Perkembangan teknologi sebagai akibat dari revolusi industri juga memberikan kontribusi terhadap perilaku korup, melalui gaya hidup yang konsumtif dan suka pamer. Teknologi internet of things (IoT) yang bisa menyebarkan informasi dengan mudah dan cepat ke seluruh dunia menjadi arena untuk menampilkan ke-aku-an (individualisme).
Mereka mengonstruksi diri sebagai orang hebat dengan meniru gaya hidup para selibritas maupun para tokoh. Akibatnya, perilaku konsumtif tidak bisa dihindari.
Perkembangan teknologi yang tidak diimbangi dengan moral akan menjadi pendorong perilaku korupsi melalui sikap individualis dan konsumerisme. Saat ini sebagian besar bangsa Indonesia, khususnya generasi muda, orientasi hidupanya lebih cenderung ke arah individualis, materialis, dan hedonis, yang semua itu menjadi faktor pendorong korupsi.
DILEMA
Pendidikan saat ini sedang menghadapi suatu dilema karena korupsi sudah menjadi (setidaknya dianggap) budaya. Tujuan pendidikan yang sangat mulia sebagaimana yang tertuang dalam Sisdiknas Tahun 2003 menghadapi tantangan kuat dari budaya korupsi.
Budaya sebagai struktur telah menginternalisasikan sikap hidup yang materialis dan konsumtif yang menjadi benih korupsi kepada setiap individu.
Meski pendidikan moral dan karakter terus dilakukan, masyarakat akan berhadapan dengan budaya korupsi, yang berlawanan dengan tujuan pendidikan. Di satu sisi pendidikan moral dan karakter membutuhkan keteladanan dan pembiasaan sebagai metodenya, sementara para elite justru memberikan teladan yang melanggar moral.
Pemerintah saat ini juga sedang menghadapi dilema antara penegakan hukum dan stabilitas politik.
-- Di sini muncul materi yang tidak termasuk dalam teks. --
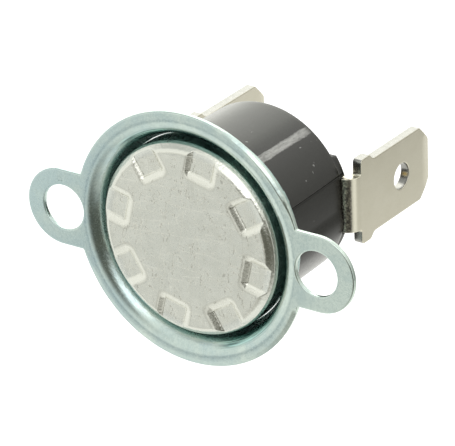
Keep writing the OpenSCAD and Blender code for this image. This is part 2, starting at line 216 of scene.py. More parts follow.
def new_piece(name, vertices, faces, body="housing", smooth=True):
    """A mesh object from points in millimetres, riding on a body."""
    mesh = bpy.data.meshes.new(name)
    mesh.from_pydata([tuple(c * MM for c in v) for v in vertices], [], faces)
    mesh.update()
    work = bmesh.new()
    work.from_mesh(mesh)
    bmesh.ops.remove_doubles(work, verts=work.verts, dist=1e-7)
    bmesh.ops.recalc_face_normals(work, faces=work.faces)
    work.to_mesh(mesh)
    work.free()
    mesh.polygons.foreach_set("use_smooth", [smooth] * len(mesh.polygons))
    piece = bpy.data.objects.new(name, mesh)
    bpy.context.scene.collection.objects.link(piece)
    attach(piece, body)
    return piece


def weigh_normals(piece):
    """Keeps broad faces flat beside narrow rounded edges, and folds crisp."""
    work = bmesh.new()
    work.from_mesh(piece.data)
    for edge in work.edges:
        edge.smooth = edge.calc_face_angle(0.0) < math.radians(38)
    work.to_mesh(piece.data)
    work.free()
    modifier = piece.modifiers.new("weighted normals", "WEIGHTED_NORMAL")
    modifier.weight = 80
    modifier.keep_sharp = True


def sheet_solid(outline, holes, inner, place, thickness, edge, steps=3):
    """Vertices and faces of a sheet with rounded edges.

    outline runs anticlockwise and holes run clockwise, in flat (u, v). place(u, v, w) bends the
    sheet: w is the depth from its first face. inner are extra points that let it bend.
    """
    loops = [outline] + holes
    rounds = [(edge * (1 - math.sin(a)), edge * (1 - math.cos(a)))
              for a in np.linspace(0, math.pi / 2, steps + 1)]
    layers = [(d, w) for d, w in rounds] + [(d, thickness - w) for d, w in reversed(rounds)]
    flat = [inset(loop, edge) for loop in loops]
    border = np.concatenate(flat)
    edges = []
    start = 0
    for loop in flat:
        n = len(loop)
        edges += [(start + i, start + (i + 1) % n) for i in range(n)]
        start += n
    keep = inside(inner, inset(outline, edge * 2.3))
    for hole in holes:
        keep &= ~inside(inner, inset(hole, edge * 2.3))
    support = np.concatenate([inset(loop, edge * 1.9) for loop in loops])
    points = np.concatenate([border, support, inner[keep]])
    made = delaunay_2d_cdt([Vector(p) for p in points], edges, [], 1, 1e-5)
    flat_points = np.array([tuple(p) for p in made[0]])
    triangles = np.array([tuple(f) for f in made[2]])
    centres = flat_points[triangles].mean(1)
    solid = np.ones(len(triangles), bool)
    for loop in flat[1:]:
        solid &= ~inside(centres, loop)
    triangles = triangles[solid]

    vertices = [place(u, v, 0.0) for u, v in flat_points]
    vertices += [place(u, v, thickness) for u, v in flat_points]
    n = len(flat_points)
    faces = [tuple(int(i) for i in t) for t in triangles]
    faces += [tuple(int(i) + n for i in reversed(t)) for t in triangles]
    for loop in loops:
        count = len(loop)
        base = len(vertices)
        for d, w in layers:
            vertices += [place(u, v, w) for u, v in inset(loop, d)]
        for k in range(len(layers) - 1):
            for i in range(count):
                j = (i + 1) % count
                a, b = base + k * count, base + (k + 1) * count
                faces.append((a + i, b + i, b + j, a + j))
    return vertices, faces


def revolve(profile, count, closed=True):
    """Vertices and faces of a profile of (r, depth) points turned round the Y axis."""
    vertices, faces = [], []
    for k in range(count):
        a = 2 * math.pi * k / count
        vertices += [(r * math.cos(a), y, r * math.sin(a)) for r, y in profile]
    n = len(profile)
    for k in range(count):
        here, there = k * n, (k + 1) % count * n
        for i in range(n if closed else n - 1):
            j = (i + 1) % n
            faces.append((here + i, here + j, there + j, there + i))
    return vertices, faces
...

Ibarat pepatah buah simalakama: dimakan bapak mati, tetapi jika tidak dimakan ibu mati.
Penegakan moral (hukum) untuk memberantas korupsi tanpa pandang bulu yang mungkin akan menyeret para elite politik bisa berdampak kepada ketidakstabilan politik. Atau, membiarkan kasus-kasus korupsi yang melibatkan para elite tidak tersentuh oleh hukum demi menjaga stabilitas politik.
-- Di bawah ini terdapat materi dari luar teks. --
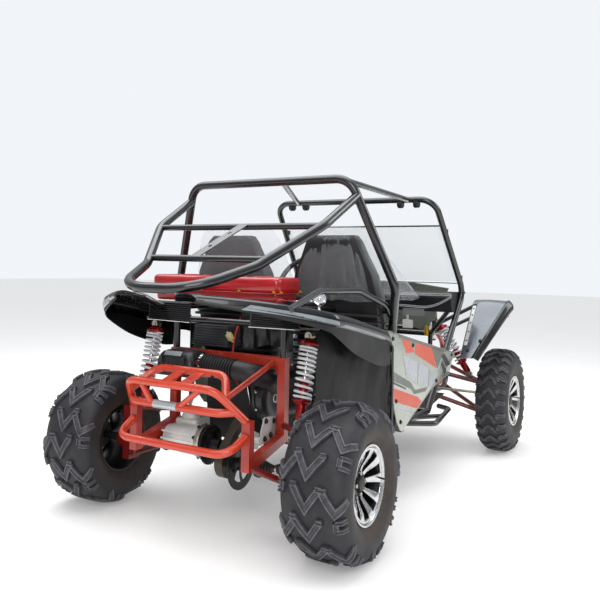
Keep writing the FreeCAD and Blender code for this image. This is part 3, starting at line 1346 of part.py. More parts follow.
# Steering
def make_steering():
    bar_radius = size("rack_radius")
    rack_z = size("rack_z")
    half = size("rack_housing_length") / 2
    y = size("king_pin_y")
    arm_under = size("steer_arm_z") - size("joint_gap")
    ends = []
    for side in (left, right):
        tip = Vector(rack_x, side * y, rack_z)
        ends.append(rod(tip - Vector(0, 0, size("tie_end_radius")),
                        Vector(tip.x, tip.y, arm_under), size("tie_end_radius")))
    bar = rod(Vector(rack_x, -half - bar_radius * 4, rack_z),
              Vector(rack_x, half + bar_radius * 4, rack_z), bar_radius)
    rods = rod(Vector(rack_x, -y, rack_z), Vector(rack_x, y, rack_z), size("tie_rod_radius"))
    keep("steering_rack_bar", joined([bar, rods] + ends))
    housing = rod(Vector(rack_x, -half, rack_z), Vector(rack_x, half, rack_z),
                  size("rack_housing_radius"))
    bore = rod(Vector(rack_x, -y, rack_z), Vector(rack_x, y, rack_z),
               bar_radius + size("running_gap"))
    top = column_path[0]
    way = (column_path[1] - top).normalize()
    start = top + way * size("column_top_reach")
    jacket = tube([start] + column_path[1:], 2 * size("column_radius"), size("tube_bend"))
    bracket = []
    for side in (left, right):
        foot = Vector(brace_low.x, side * half * bracket_share, brace_low.z)
        bracket.append(rod(foot, Vector(rack_x, foot.y, rack_z), bar_radius))
    depth = size("shaft_reach")
    socket = rod(start, top + way * depth, size("steering_shaft_radius") + size("running_gap"))
    column = less(joined([jacket, housing] + bracket), bore, socket)
    keep("steering_column", coped(column, "floor_frame"))
    shaft_end = top + way * (depth - size("joint_gap"))
    shaft = rod(top, shaft_end, size("steering_shaft_radius"))
    rim = doc.addObject("Part::Torus", "wheel_rim")
    rim.Placement = Placement(top, Rotation(Vector(0, 0, 1), way))
    tied(rim, Radius1=size("steering_wheel_radius"), Radius2=size("steering_rim_radius"))
    hub = rod(top - way * size("steering_rim_radius"), top + way * size("steering_rim_radius"),
              size("steering_hub_radius"))
    spokes = []
    level = Vector(0, 1, 0)
    down = level.cross(way).normalize()
    if down.z > 0:
        down = down * -1
    for heading in (level, level * -1, down):
        spokes.append(rod(top, top + heading * size("steering_wheel_radius"),
                          size("steering_rim_radius") / 2))
    keep("steering_wheel", joined([shaft, rim, hub] + spokes))


def make_half_shafts():
    reach = size("boot_length")
    for name, (start, way) in shaft_axes.items():
        end = shaft_end(name)
        pin_end = start - way * (size("socket_depth") - size("joint_gap"))
        pieces = [rod(pin_end, end, size("shaft_radius"))]
        first = start + way * size("shaft_gap")
        for point, heading in ((first, way), (end, way * -1)):
            pieces.append(cone(size("boot_radius"), size("shaft_radius"), reach, point, heading))
        keep("half_shaft_" + name, joined(pieces))


def make_small_fittings():
    floor_top = size("rail_z") + size("rail_tube") / 2 + size("seat_gap") + size("floor_thickness")
    pedals = []
    for step in (0, 1):
        y = size("pedal_y") + step * size("pedal_gap")
        foot = Vector(front("pedal_fx"), y, floor_top + size("seat_gap"))
        top = Vector(foot.x, y, size("pedal_top_z"))
        tread = block(size("plate_thickness"), size("pedal_width"), size("pedal_height"),
                      top - Vector(0, size("pedal_width") / 2, size("pedal_height") / 2))
        pedals.append(joined([rod(foot, top, size("plate_thickness")), tread]))
    keep("pedals", side_by_side(pedals))
    # A bowl behind, a rim round the glass and the glass set back in it
    lamp = body("lamp")
    half = outline(lamp, "lamp_profile", "side", [
        ("0", "0"), ("lamp_depth - lamp_rim", "0"),
        ("lamp_depth - lamp_rim", "lamp_radius - lamp_rim"), ("lamp_depth", "lamp_radius - lamp_rim"),
        ("lamp_depth", "lamp_radius"), ("lamp_depth - 2 * lamp_rim", "lamp_radius"),
        ("lamp_rim", "lamp_radius / 2"), ("0", "lamp_radius / 2")])
    placed(lamp, ("front_axle + nose_rail_fx + cross_tube / 2 + seat_gap", "lamp_y", "lamp_z"))
    turned(lamp, half)
    keep("headlamps", coped(both_sides(lamp), "front_bumper", "nose_panel"))


for maker in (
        make_main_hoop, make_front_hoop, make_roof_bars, make_rear_cage, make_rear_bumper,
        make_engine_subframe, make_deck_frame, make_front_fenders, make_floor_frame,
        make_floor_pan, make_front_bumper, make_side_steps, make_side_panels,
        make_rear_fenders, make_dash, make_nose_panel, make_windscreen, make_seats,
        make_fuel_tank, make_engine, make_final_drive, make_chain_guard, make_brake_disc,
        make_air_box, make_front_arms, make_front_shocks, make_rear_arms, make_rear_shocks,
        make_wheels, make_knuckles, make_steering, make_half_shafts, make_small_fittings):
    maker()

doc.recompute()
os.makedirs("parts", exist_ok=True)
for label, piece in parts.items():
    if "Invalid" in piece.State or "Error" in piece.State:
        raise ValueError("failed: " + label)
    if piece.Shape.isNull() or not piece.Shape.isValid():
        raise ValueError("bad shape: " + label)
    piece.Shape.exportStep("parts/%s.step" % label)
print(len(parts), "parts written")
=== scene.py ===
import bpy
import bmesh
import math
from mathutils import Matrix, Vector, bvhtree, noise


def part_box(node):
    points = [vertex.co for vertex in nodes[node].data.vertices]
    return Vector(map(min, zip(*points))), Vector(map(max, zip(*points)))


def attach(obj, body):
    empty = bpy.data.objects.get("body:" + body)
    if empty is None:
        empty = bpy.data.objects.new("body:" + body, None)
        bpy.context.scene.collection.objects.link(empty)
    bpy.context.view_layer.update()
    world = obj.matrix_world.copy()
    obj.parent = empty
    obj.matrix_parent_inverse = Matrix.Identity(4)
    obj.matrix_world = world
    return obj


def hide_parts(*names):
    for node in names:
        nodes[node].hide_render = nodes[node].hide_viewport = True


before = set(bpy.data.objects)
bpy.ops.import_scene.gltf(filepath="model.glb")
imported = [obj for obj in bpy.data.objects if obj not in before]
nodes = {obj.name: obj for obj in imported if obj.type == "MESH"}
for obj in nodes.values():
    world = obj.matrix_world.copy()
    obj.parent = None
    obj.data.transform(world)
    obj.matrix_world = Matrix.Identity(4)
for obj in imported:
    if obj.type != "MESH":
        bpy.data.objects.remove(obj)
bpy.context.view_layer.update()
scene = bpy.context.scene

# The frame is in metres: +X forward, +Y left, +Z up, zero under the middle of the car
rearAxle, frontAxle = -0.9785, 1.0045
wheels = {
    "rear_left": {"centre": (rearAxle, 0.566, 0.277), "side": 1},
    "rear_right": {"centre": (rearAxle, -0.566, 0.277), "side": -1},
    "front_left": {"centre": (frontAxle, 0.643, 0.288), "side": 1},
    "front_right": {"centre": (frontAxle, -0.643, 0.288), "side": -1},
}
paint = {}

# Degrees between two faces above which an edge is shaded sharp, or bevelled, and the distance
# in metres under which two points are welded
sharpEdge, bevelEdge, weldGap = 35, 30, 1e-6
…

Apa pun hasilnya, pemerintah harus memilih salah satu. Tindakan yang harus dipilih adalah membangun moral melalui penegakan hukum tanpa pandang bulu. Itu tentu membutuhkan keberanian karena memiliki risiko terjadinya ketidakstabilan politik.
Namun, pilihan itu jauh lebih baik untuk masa depan bangsa sebagaimana yang digagas para pendiri negara, bahwa moral dan karakter menjadi modal bagi kemajuan bangsa dan negara.
Selain itu, penegakan hukum terhadap para koruptor bisa menjadi pembelajaran bagi semua, bahwa moralitas harus menjadi landasan hidup, termasuk dalam berbangsa dan bernegara. (*)
*) Warsono adalah ketua Dewan Pendidikan Provinsi Jawa Timur periode 2022–2026; guru besar Fakultas Ilmu Sosial dan Hukum, Unesa; dan mantan rektor Unesa.